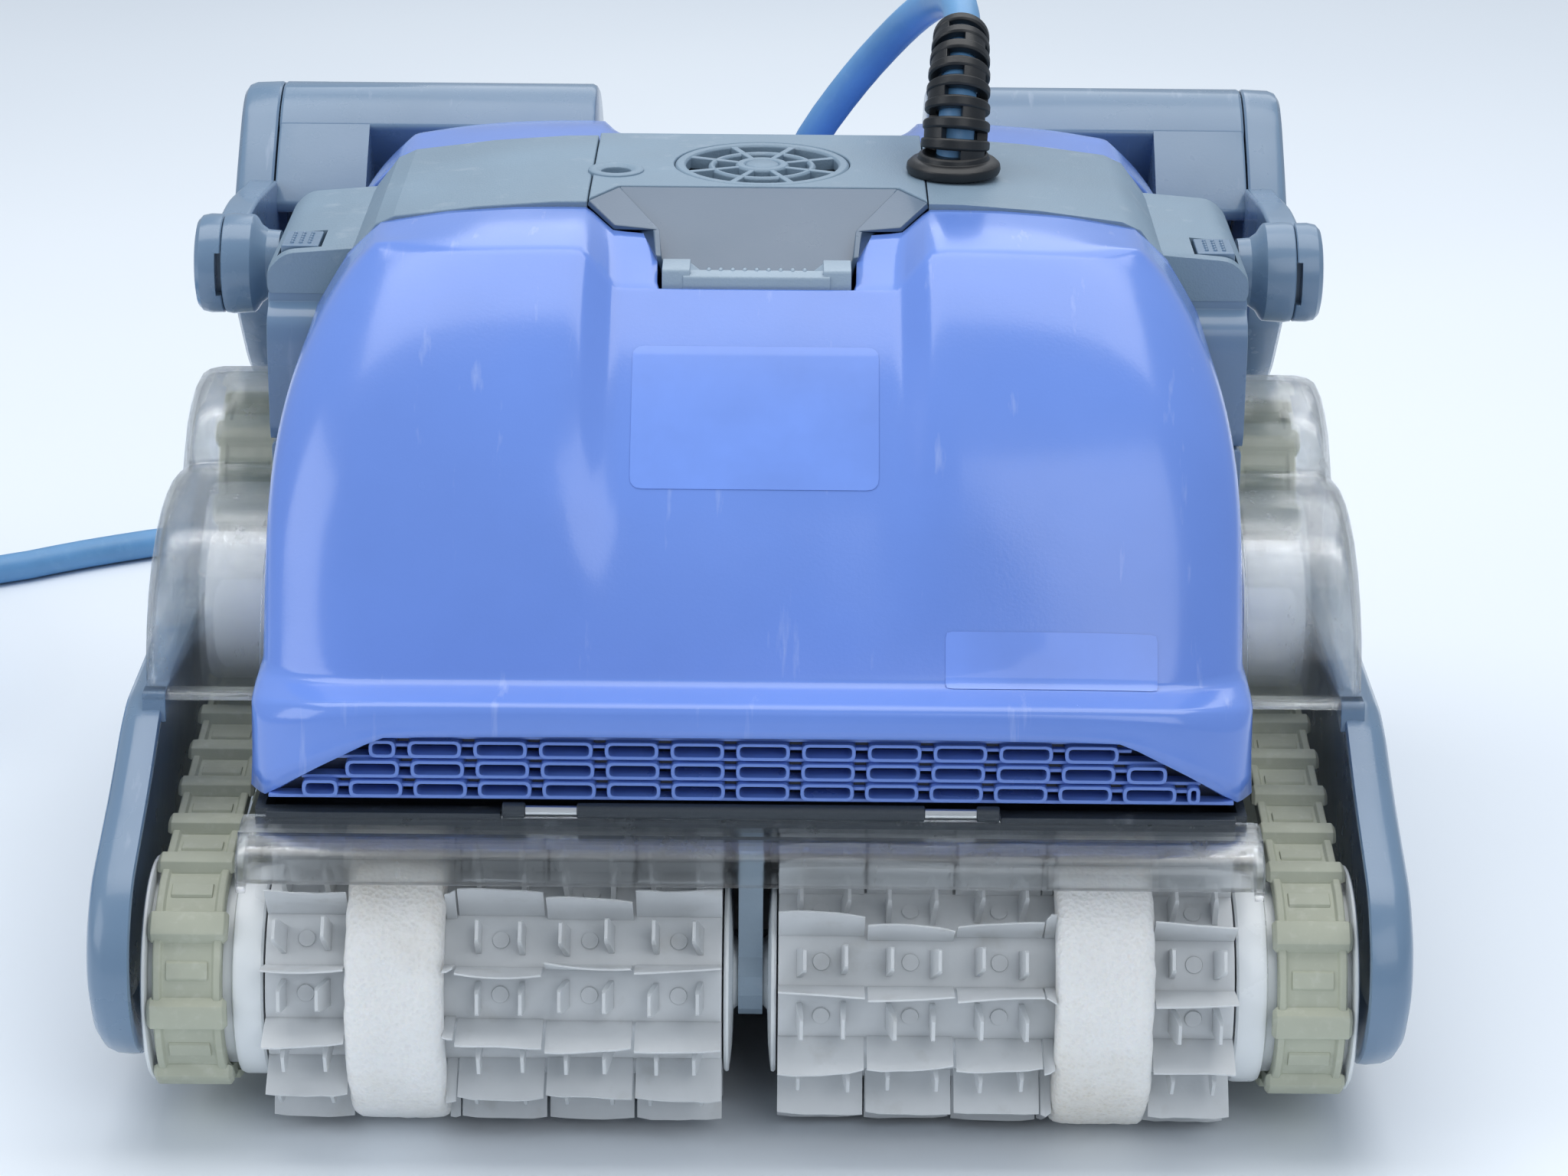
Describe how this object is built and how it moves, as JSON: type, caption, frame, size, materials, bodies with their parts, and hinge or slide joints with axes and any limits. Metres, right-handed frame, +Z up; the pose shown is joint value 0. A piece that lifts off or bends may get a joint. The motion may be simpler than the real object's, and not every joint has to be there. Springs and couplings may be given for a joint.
{
  "type": "robotic pool cleaner",
  "caption": "Robotic pool cleaner on two rubber tracks, with blade and foam brush rollers, an opening filter lid, a float handle and a coiled power cable.",
  "frame": {"origin": "on the floor under the middle of the machine, between the tracks and between the front and rear brushes", "axes": "+X to the right as seen from the front, +Y to the rear, +Z up"},
  "size_m": [0.8645, 0.6178, 0.338],
  "materials": {
    "lid_plastic": "glossy, light scratches",
    "hull_plastic": "fine grain",
    "filter_mesh": "fine woven mesh",
    "band_plastic": "fine grain",
    "slate_plastic": "satin gloss",
    "light_plastic": "satin",
    "clear_plastic": "clear polycarbonate, scuffed",
    "track_rubber": "matte moulded rubber",
    "brush_pvc": "soft satin PVC",
    "ring_foam": "open sponge",
    "white_plastic": "slightly translucent",
    "hinge_steel": "bright",
    "cable_jacket": "smooth jacket",
    "black_rubber": "matte"
  },
  "bodies": {
    "root": {"base_hull": "hull_plastic", "motor_unit": "hull_plastic", "filter_cartridge_front": "filter_mesh", "filter_cartridge_rear": "filter_mesh", "rear_cover": "lid_plastic", "rear_grille": "lid_plastic", "outlet_cover": "band_plastic", "band_left": "band_plastic", "band_right": "band_plastic", "side_panel_left": "slate_plastic", "side_panel_right": "slate_plastic", "track_cover_left": "clear_plastic", "track_cover_right": "clear_plastic", "track_left": "track_rubber", "track_right": "track_rubber", "front_guard": "clear_plastic", "rear_guard": "clear_plastic", "front_bracket": "light_plastic", "rear_bracket": "light_plastic", "lid_hinge_rod": "hinge_steel", "strain_relief": "black_rubber", "power_cord": "cable_jacket", "cord_coil": "cable_jacket", "power_plug": "black_rubber"},
    "front_lid": {"front_lid": "lid_plastic", "front_grille": "lid_plastic"},
    "front_latch": {"front_latch": "light_plastic"},
    "handle": {"handle_arm_left": "slate_plastic", "handle_arm_right": "slate_plastic", "float_left": "slate_plastic", "float_right": "slate_plastic", "float_cap_left": "slate_plastic", "float_cap_right": "slate_plastic", "grip_bar": "slate_plastic"},
    "lock_knob_left": {"lock_knob_left": "slate_plastic"},
    "lock_knob_right": {"lock_knob_right": "slate_plastic"},
    "left_release_button": {"left_release_button": "band_plastic"},
    "right_release_button": {"right_release_button": "band_plastic"},
    "brush_front_left": {"brush_front_left": "brush_pvc", "foam_ring_front_left": "ring_foam", "end_disc_front_left": "white_plastic", "wheel_front_left": "white_plastic"},
    "brush_front_right": {"brush_front_right": "brush_pvc", "foam_ring_front_right": "ring_foam", "end_disc_front_right": "white_plastic", "wheel_front_right": "white_plastic"},
    "brush_rear_left": {"brush_rear_left": "brush_pvc", "foam_ring_rear_left": "ring_foam", "end_disc_rear_left": "white_plastic", "wheel_rear_left": "white_plastic"},
    "brush_rear_right": {"brush_rear_right": "brush_pvc", "foam_ring_rear_right": "ring_foam", "end_disc_rear_right": "white_plastic", "wheel_rear_right": "white_plastic"},
    "drive_pulley_left": {"drive_pulley_left": "white_plastic"},
    "idler_roller_left": {"idler_roller_left": "white_plastic"},
    "drive_pulley_right": {"drive_pulley_right": "white_plastic"},
    "idler_roller_right": {"idler_roller_right": "white_plastic"},
    "impeller": {"impeller": "light_plastic"}
  },
  "joints": [
    {"name": "lid_hinge", "type": "hinge", "parent": "root", "child": "front_lid", "pos_m": [0, -0.1925, 0.1195], "axis": [1, 0, 0], "range_deg": [0, 80]},
    {"name": "latch_press", "type": "hinge", "parent": "front_lid", "child": "front_latch", "pos_m": [0, -0.09, 0.265], "axis": [1, 0, 0], "range_deg": [0, 20], "stiffness_Nm_per_rad": 0.4},
    {"name": "handle_hinge", "type": "hinge", "parent": "root", "child": "handle", "pos_m": [0, 0.015, 0.243], "axis": [1, 0, 0], "range_deg": [0, 24]},
    {"name": "lock_knob_left_turn", "type": "hinge", "parent": "handle", "child": "lock_knob_left", "pos_m": [0, 0.015, 0.243], "axis": [1, 0, 0], "range_deg": [0, 45]},
    {"name": "lock_knob_right_turn", "type": "hinge", "parent": "handle", "child": "lock_knob_right", "pos_m": [0, 0.015, 0.243], "axis": [1, 0, 0], "range_deg": [0, 45]},
    {"name": "left_release_press", "type": "slide", "parent": "root", "child": "left_release_button", "axis": [0, 0, -1], "range_m": [0, 0.002], "stiffness_N_per_m": 600},
    {"name": "right_release_press", "type": "slide", "parent": "root", "child": "right_release_button", "axis": [0, 0, -1], "range_m": [0, 0.002], "stiffness_N_per_m": 600},
    {"name": "brush_front_left_spin", "type": "hinge", "parent": "root", "child": "brush_front_left", "pos_m": [0, -0.165, 0.05], "axis": [1, 0, 0], "continuous": true},
    {"name": "brush_rear_left_spin", "type": "hinge", "parent": "root", "child": "brush_rear_left", "pos_m": [0, 0.165, 0.05], "axis": [1, 0, 0], "continuous": true},
    {"name": "drive_pulley_left_spin", "type": "hinge", "parent": "root", "child": "drive_pulley_left", "pos_m": [0, 0.028, 0.149], "axis": [1, 0, 0], "continuous": true},
    {"name": "idler_roller_left_spin", "type": "hinge", "parent": "root", "child": "idler_roller_left", "pos_m": [0, -0.038, 0.132], "axis": [1, 0, 0], "continuous": true},
    {"name": "brush_front_right_spin", "type": "hinge", "parent": "root", "child": "brush_front_right", "pos_m": [0, -0.165, 0.05], "axis": [1, 0, 0], "continuous": true},
    {"name": "brush_rear_right_spin", "type": "hinge", "parent": "root", "child": "brush_rear_right", "pos_m": [0, 0.165, 0.05], "axis": [1, 0, 0], "continuous": true},
    {"name": "drive_pulley_right_spin", "type": "hinge", "parent": "root", "child": "drive_pulley_right", "pos_m": [0, 0.028, 0.149], "axis": [1, 0, 0], "continuous": true},
    {"name": "idler_roller_right_spin", "type": "hinge", "parent": "root", "child": "idler_roller_right", "pos_m": [0, -0.038, 0.132], "axis": [1, 0, 0], "continuous": true},
    {"name": "impeller_spin", "type": "hinge", "parent": "root", "child": "impeller", "pos_m": [0.001, 0.004, 0.26], "axis": [0, 0, 1], "continuous": true}
  ],
  "couplings": [
    {"joint": "brush_rear_left_spin", "follows": "brush_front_left_spin", "ratio": 1},
    {"joint": "drive_pulley_left_spin", "follows": "brush_front_left_spin", "ratio": 1},
    {"joint": "idler_roller_left_spin", "follows": "brush_front_left_spin", "ratio": -1.0625},
    {"joint": "brush_rear_right_spin", "follows": "brush_front_right_spin", "ratio": 1},
    {"joint": "drive_pulley_right_spin", "follows": "brush_front_right_spin", "ratio": 1},
    {"joint": "idler_roller_right_spin", "follows": "brush_front_right_spin", "ratio": -1.0625}
  ]
}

+===+

### Written exercise
Return each line of the data exactly as written above.

### Answer
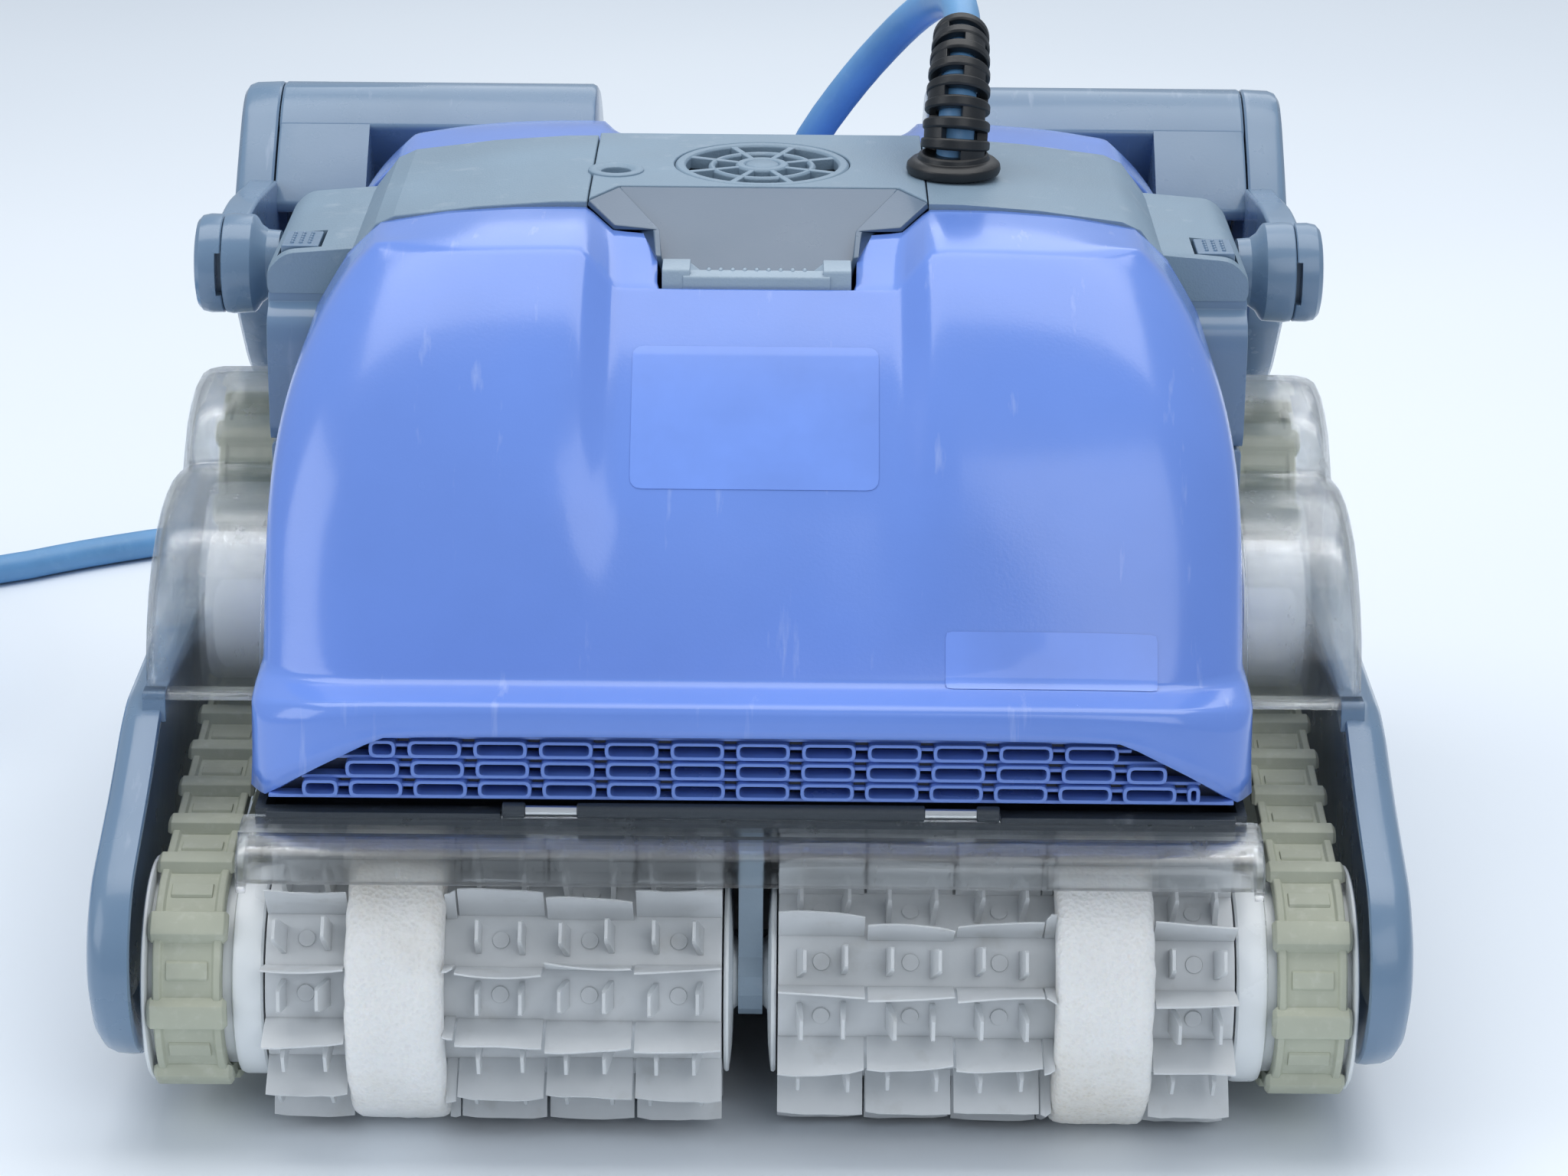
Describe how this object is built and how it moves, as JSON: type, caption, frame, size, materials, bodies with their parts, and hinge or slide joints with axes and any limits. Metres, right-handed frame, +Z up; the pose shown is joint value 0. A piece that lifts off or bends may get a joint. The motion may be simpler than the real object's, and not every joint has to be there. Springs and couplings may be given for a joint.
{
  "type": "robotic pool cleaner",
  "caption": "Robotic pool cleaner on two rubber tracks, with blade and foam brush rollers, an opening filter lid, a float handle and a coiled power cable.",
  "frame": {"origin": "on the floor under the middle of the machine, between the tracks and between the front and rear brushes", "axes": "+X to the right as seen from the front, +Y to the rear, +Z up"},
  "size_m": [0.8645, 0.6178, 0.338],
  "materials": {
    "lid_plastic": "glossy, light scratches",
    "hull_plastic": "fine grain",
    "filter_mesh": "fine woven mesh",
    "band_plastic": "fine grain",
    "slate_plastic": "satin gloss",
    "light_plastic": "satin",
    "clear_plastic": "clear polycarbonate, scuffed",
    "track_rubber": "matte moulded rubber",
    "brush_pvc": "soft satin PVC",
    "ring_foam": "open sponge",
    "white_plastic": "slightly translucent",
    "hinge_steel": "bright",
    "cable_jacket": "smooth jacket",
    "black_rubber": "matte"
  },
  "bodies": {
    "root": {"base_hull": "hull_plastic", "motor_unit": "hull_plastic", "filter_cartridge_front": "filter_mesh", "filter_cartridge_rear": "filter_mesh", "rear_cover": "lid_plastic", "rear_grille": "lid_plastic", "outlet_cover": "band_plastic", "band_left": "band_plastic", "band_right": "band_plastic", "side_panel_left": "slate_plastic", "side_panel_right": "slate_plastic", "track_cover_left": "clear_plastic", "track_cover_right": "clear_plastic", "track_left": "track_rubber", "track_right": "track_rubber", "front_guard": "clear_plastic", "rear_guard": "clear_plastic", "front_bracket": "light_plastic", "rear_bracket": "light_plastic", "lid_hinge_rod": "hinge_steel", "strain_relief": "black_rubber", "power_cord": "cable_jacket", "cord_coil": "cable_jacket", "power_plug": "black_rubber"},
    "front_lid": {"front_lid": "lid_plastic", "front_grille": "lid_plastic"},
    "front_latch": {"front_latch": "light_plastic"},
    "handle": {"handle_arm_left": "slate_plastic", "handle_arm_right": "slate_plastic", "float_left": "slate_plastic", "float_right": "slate_plastic", "float_cap_left": "slate_plastic", "float_cap_right": "slate_plastic", "grip_bar": "slate_plastic"},
    "lock_knob_left": {"lock_knob_left": "slate_plastic"},
    "lock_knob_right": {"lock_knob_right": "slate_plastic"},
    "left_release_button": {"left_release_button": "band_plastic"},
    "right_release_button": {"right_release_button": "band_plastic"},
    "brush_front_left": {"brush_front_left": "brush_pvc", "foam_ring_front_left": "ring_foam", "end_disc_front_left": "white_plastic", "wheel_front_left": "white_plastic"},
    "brush_front_right": {"brush_front_right": "brush_pvc", "foam_ring_front_right": "ring_foam", "end_disc_front_right": "white_plastic", "wheel_front_right": "white_plastic"},
    "brush_rear_left": {"brush_rear_left": "brush_pvc", "foam_ring_rear_left": "ring_foam", "end_disc_rear_left": "white_plastic", "wheel_rear_left": "white_plastic"},
    "brush_rear_right": {"brush_rear_right": "brush_pvc", "foam_ring_rear_right": "ring_foam", "end_disc_rear_right": "white_plastic", "wheel_rear_right": "white_plastic"},
    "drive_pulley_left": {"drive_pulley_left": "white_plastic"},
    "idler_roller_left": {"idler_roller_left": "white_plastic"},
    "drive_pulley_right": {"drive_pulley_right": "white_plastic"},
    "idler_roller_right": {"idler_roller_right": "white_plastic"},
    "impeller": {"impeller": "light_plastic"}
  },
  "joints": [
    {"name": "lid_hinge", "type": "hinge", "parent": "root", "child": "front_lid", "pos_m": [0, -0.1925, 0.1195], "axis": [1, 0, 0], "range_deg": [0, 80]},
    {"name": "latch_press", "type": "hinge", "parent": "front_lid", "child": "front_latch", "pos_m": [0, -0.09, 0.265], "axis": [1, 0, 0], "range_deg": [0, 20], "stiffness_Nm_per_rad": 0.4},
    {"name": "handle_hinge", "type": "hinge", "parent": "root", "child": "handle", "pos_m": [0, 0.015, 0.243], "axis": [1, 0, 0], "range_deg": [0, 24]},
    {"name": "lock_knob_left_turn", "type": "hinge", "parent": "handle", "child": "lock_knob_left", "pos_m": [0, 0.015, 0.243], "axis": [1, 0, 0], "range_deg": [0, 45]},
    {"name": "lock_knob_right_turn", "type": "hinge", "parent": "handle", "child": "lock_knob_right", "pos_m": [0, 0.015, 0.243], "axis": [1, 0, 0], "range_deg": [0, 45]},
    {"name": "left_release_press", "type": "slide", "parent": "root", "child": "left_release_button", "axis": [0, 0, -1], "range_m": [0, 0.002], "stiffness_N_per_m": 600},
    {"name": "right_release_press", "type": "slide", "parent": "root", "child": "right_release_button", "axis": [0, 0, -1], "range_m": [0, 0.002], "stiffness_N_per_m": 600},
    {"name": "brush_front_left_spin", "type": "hinge", "parent": "root", "child": "brush_front_left", "pos_m": [0, -0.165, 0.05], "axis": [1, 0, 0], "continuous": true},
    {"name": "brush_rear_left_spin", "type": "hinge", "parent": "root", "child": "brush_rear_left", "pos_m": [0, 0.165, 0.05], "axis": [1, 0, 0], "continuous": true},
    {"name": "drive_pulley_left_spin", "type": "hinge", "parent": "root", "child": "drive_pulley_left", "pos_m": [0, 0.028, 0.149], "axis": [1, 0, 0], "continuous": true},
    {"name": "idler_roller_left_spin", "type": "hinge", "parent": "root", "child": "idler_roller_left", "pos_m": [0, -0.038, 0.132], "axis": [1, 0, 0], "continuous": true},
    {"name": "brush_front_right_spin", "type": "hinge", "parent": "root", "child": "brush_front_right", "pos_m": [0, -0.165, 0.05], "axis": [1, 0, 0], "continuous": true},
    {"name": "brush_rear_right_spin", "type": "hinge", "parent": "root", "child": "brush_rear_right", "pos_m": [0, 0.165, 0.05], "axis": [1, 0, 0], "continuous": true},
    {"name": "drive_pulley_right_spin", "type": "hinge", "parent": "root", "child": "drive_pulley_right", "pos_m": [0, 0.028, 0.149], "axis": [1, 0, 0], "continuous": true},
    {"name": "idler_roller_right_spin", "type": "hinge", "parent": "root", "child": "idler_roller_right", "pos_m": [0, -0.038, 0.132], "axis": [1, 0, 0], "continuous": true},
    {"name": "impeller_spin", "type": "hinge", "parent": "root", "child": "impeller", "pos_m": [0.001, 0.004, 0.26], "axis": [0, 0, 1], "continuous": true}
  ],
  "couplings": [
    {"joint": "brush_rear_left_spin", "follows": "brush_front_left_spin", "ratio": 1},
    {"joint": "drive_pulley_left_spin", "follows": "brush_front_left_spin", "ratio": 1},
    {"joint": "idler_roller_left_spin", "follows": "brush_front_left_spin", "ratio": -1.0625},
    {"joint": "brush_rear_right_spin", "follows": "brush_front_right_spin", "ratio": 1},
    {"joint": "drive_pulley_right_spin", "follows": "brush_front_right_spin", "ratio": 1},
    {"joint": "idler_roller_right_spin", "follows": "brush_front_right_spin", "ratio": -1.0625}
  ]
}